Although advanced planning is preferable, Klein said that many families, overwhelmed by the responsibilities of caring for a loved one, wait until the end stage of the disease before initiating the donation process. He also acknowledged that many people have difficulty facing a decision that serves as a stark reminder of the nature of a disease whose complications can lead to death. But he said patients and families appreciate the chance to help with drug development and provide insight about the disease that cannot be discovered any other way.
“They create their own legacy in science,” said Klein, noting that samples from a single brain can be studied by dozens of researchers.
Connie Shippitka died in May, and her brain was donated to the Eloise H. Troxel Memorial Brain Bank at the Mayo Clinic in Jacksonville, FL. Her daughter, Melanie Shippitka McCoy, said that her mother wanted to donate her brain so that other people could be helped. And knowing her mother’s wish could be fulfilled provided solace for her and her father, John. Indeed, both of them went to the funeral home when the pathologist arrived to harvest the brain, so they could feel part of the process and pay tribute to Connie’s generosity.
“The fact that they can study the brain, if there’s anything to be gleaned to help someone, it means the world to my dad and me,” Melanie said. “She had no voice for so long, but in this way, she had a voice.”
Melanie recalled the strength and sacrifice of her father, who became a full-time caregiver for Connie soon after she was diagnosed with PSP, which affects brains cells that control functions like walking and speech.
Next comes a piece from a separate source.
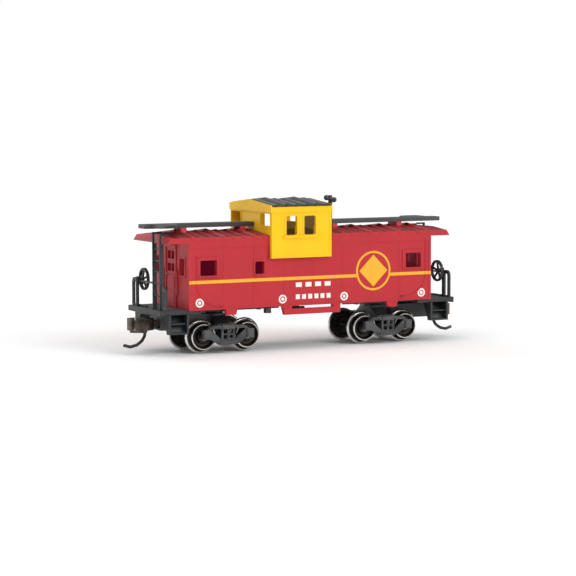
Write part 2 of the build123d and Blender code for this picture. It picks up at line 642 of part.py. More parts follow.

Through the struggles of managing the disease, her parents found practical advice and emotional connection by attending the support group led by Potter.
Potter had cared for his mother, Beverly Potter, who died in 2014 after being diagnosed with PSP a few years prior. He has seen people like himself who have more experience with the disease help those in its earlier stages. He said he had a special bond with Connie, who reminded him of his mother, and was grateful that he was able see her shortly before she died. And Potter also was grateful to play a role in her quest to prevent others from facing the debilitating effects of a disease that researchers can now study further thanks to her final gift.